Für große Teile der linken Intelligentsia bot der postmoderne Kulturalismus eine intellektuelle Entlastung: Man konnte mit dem Zeitgeist schwimmen und sich trotzdem auf einer symbolisch-performativen Ebene weiterhin als „radikal kritisch“ gerieren. Für die Ideologen des totalen Marktes selbst war die Möglichkeit einer intellektuellen Entlastung durch Elemente des postmodernen Denkens sogar noch verlockender: Nachdem sie das Staatsversagen durch den puren Markt kurieren wollten, können sie nun das prompte Marktversagen durch das Umschalten auf kulturalistische Interpretationen abermals, nur in anderer Weise, unter Verweis auf angeblich „außerökonomische Ursachen“ kaschieren und wegerklären.
Die „kulturalistische Wende“ wurde so zum gefundenen Fressen für die weltdemokratische Heuchelei und Ignoranz, die sich nun umso mehr auf verkürzte „ethnische“ oder „religiöse“ Zuschreibungen und Scheinerklärungen der global sich voranfressenden Gewaltstrukturen versteifen kann, je offenkundiger der Zusammenhang von Weltmarkt und Globalisierung, ökonomischer Krise, Terrorismus und Plünderungsökonomie wird. Als Grund für den Krieg in Jugoslawien fiel der westlichen Presse nichts anderes ein, als einen volkstümlichen und kulturell vermittelten „tiefsitzenden Hass“ der diversen Völkerschaften anzunehmen, der vom Tito-Regime nur künstlich unter dem Deckel gehalten worden sei: „Der Kommunismus hielt die zerstrittenen Völkerschaften Südslawiens mit eiserner Faust zusammen“, so das Nachrichtenmagazin „Der Spiegel“ im Frühjahr 1999.

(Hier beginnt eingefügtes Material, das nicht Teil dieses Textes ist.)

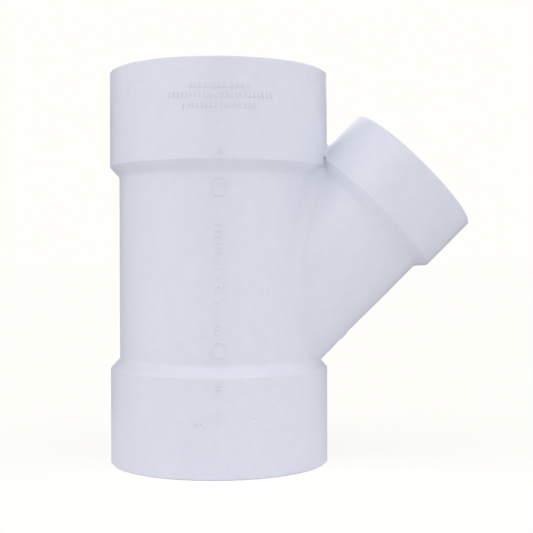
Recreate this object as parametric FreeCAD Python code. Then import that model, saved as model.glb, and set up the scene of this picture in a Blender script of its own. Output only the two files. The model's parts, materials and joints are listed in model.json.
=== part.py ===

Kein Ton über die sozialökonomische Leidens- und Zusammenbruchsgeschichte der jugoslawischen Volkswirtschaft schon seit den 70er Jahren, obwohl darüber ausführliche kritische Analysen nachzulesen gewesen wären (vgl. vor allem Lohoff 1996). Aber solche Analysen will man eben nicht zur Kenntnis nehmen, weil sie immer nur auf die verheerenden Destruktionsmechanismen der geheiligten Weltmarktwirtschaft selber zurückverweisen.
So waren es in den 90er Jahren nur vereinzelte Stimmen, die sich vom weltdemokratischen Konsens nicht völlig irremachen ließen und sogar aus akademisch fachspezifischer Sicht die platten kulturalistischen Erklärungsmuster in Frage stellten, um den wirklichen sozialökonomischen Hintergrund aufzuhellen, auch wenn sie nicht auf eine kritische politisch-ökonomische Analyse der Weltmarktprozesse zurückgreifen konnten.

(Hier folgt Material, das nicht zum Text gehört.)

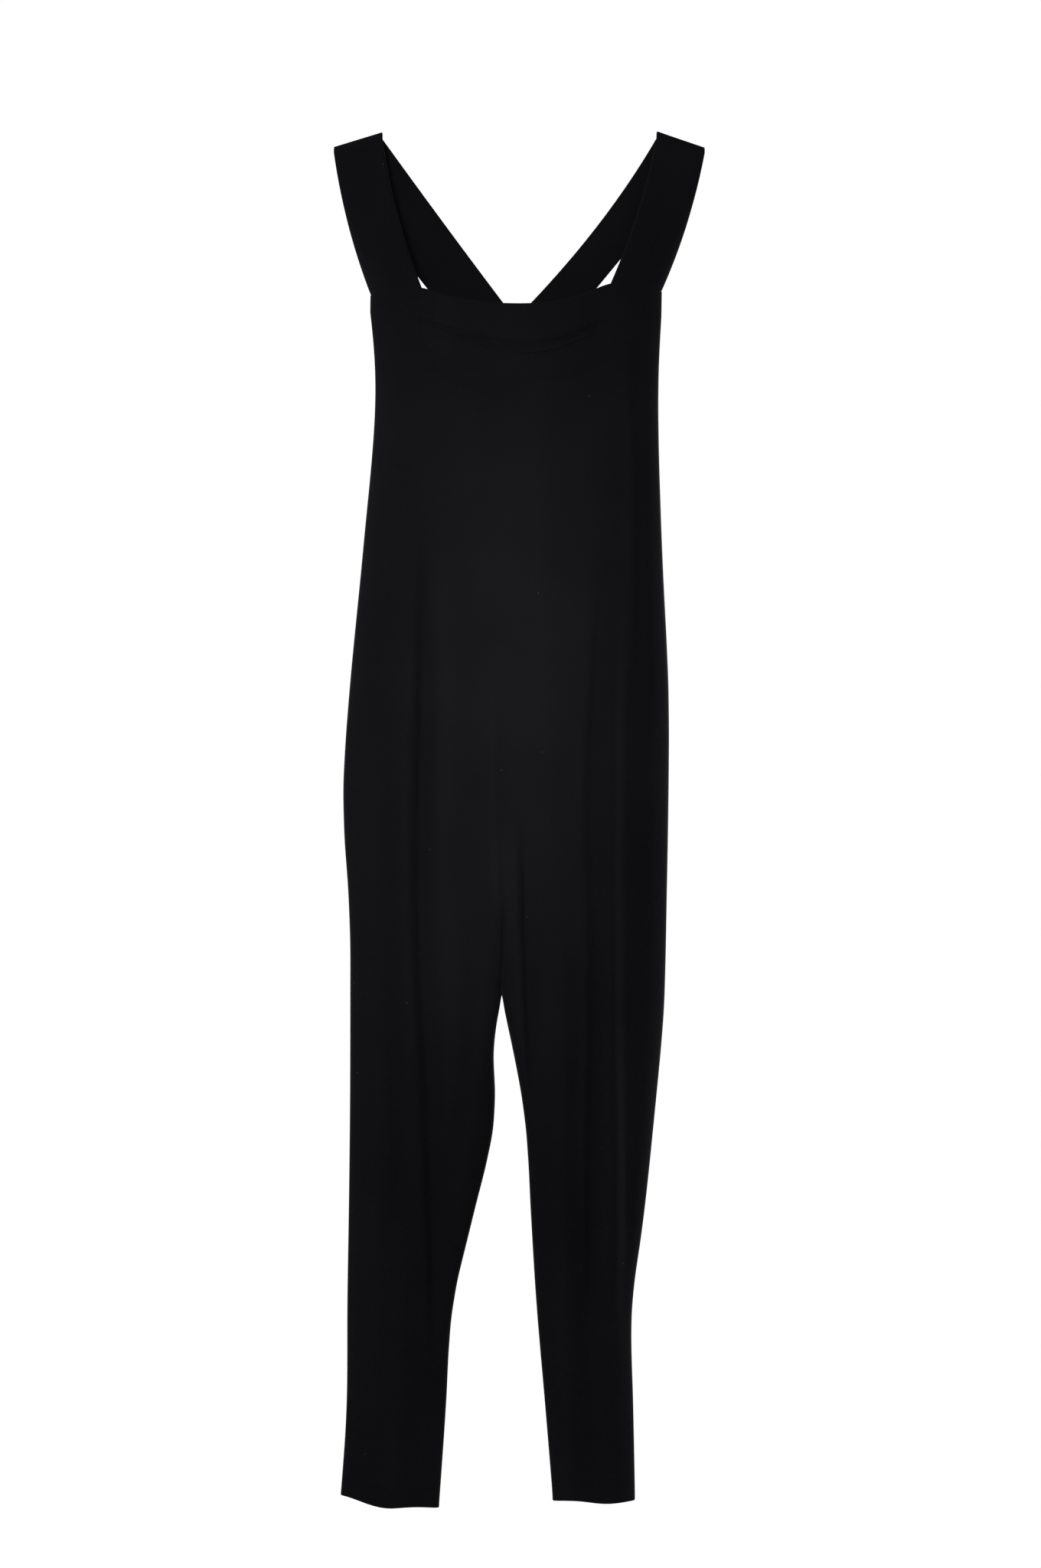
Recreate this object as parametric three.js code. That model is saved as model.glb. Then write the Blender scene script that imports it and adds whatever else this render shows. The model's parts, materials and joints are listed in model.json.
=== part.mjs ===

Der Berliner Ethnologe Georg Elwert etwa entwickelte Mitte der 90er Jahre einen historisch-empirischen Begriff der „Gewaltmärkte“, in denen er eine Wiederkehr katastrophischer Transformationsprozesse früherer Modernisierungsschübe (etwa in China, Afrika etc.) sieht: „Emotionen, Hass und Stammessolidarität seien es, die zur Gewalt führen, hören wir beständig. Selbst Wissenschaftler begeben sich auf diese Fährte der Erklärung. Strategisches Handeln und militärische Logistik setzen jedoch kühlen Kopf und langfristige Planung voraus. Daher möchte ich eine andere Deutung vorschlagen. Rational nachvollziehbares ökonomisches Handeln bestimmt die langfristig stabilen Grundmuster dieser Gewaltmärkte. Emotionen wie Hass und vor allem Angst werden in diesem Rahmen genutzt, sind aber nicht selbst strukturbildend… Es fällt uns schwer, in Handeln und Strukturen, welche uns zuwider sind, Arbeit oder Märkte zu sehen. Doch damit verraten wir nur, dass wir diese Begriffe jenseits unserer fachlichen Definition emotional positiv besetzen… Das ‚Marodieren‘, der systematische Raub durch Soldaten, ist… eine naheliegende Form der Reproduktion der Arbeitskraft. Wir finden es sogar, dass ein Markt für das Marodieren entsteht. Das heißt, man bezahlt eine Gefahr, um an organisierten Raubzügen teilnehmen zu können… In gewaltoffenen Räumen bildet sich eine völlig deregulierte Marktwirtschaft, eben eine radikalfreie Marktwirtschaft.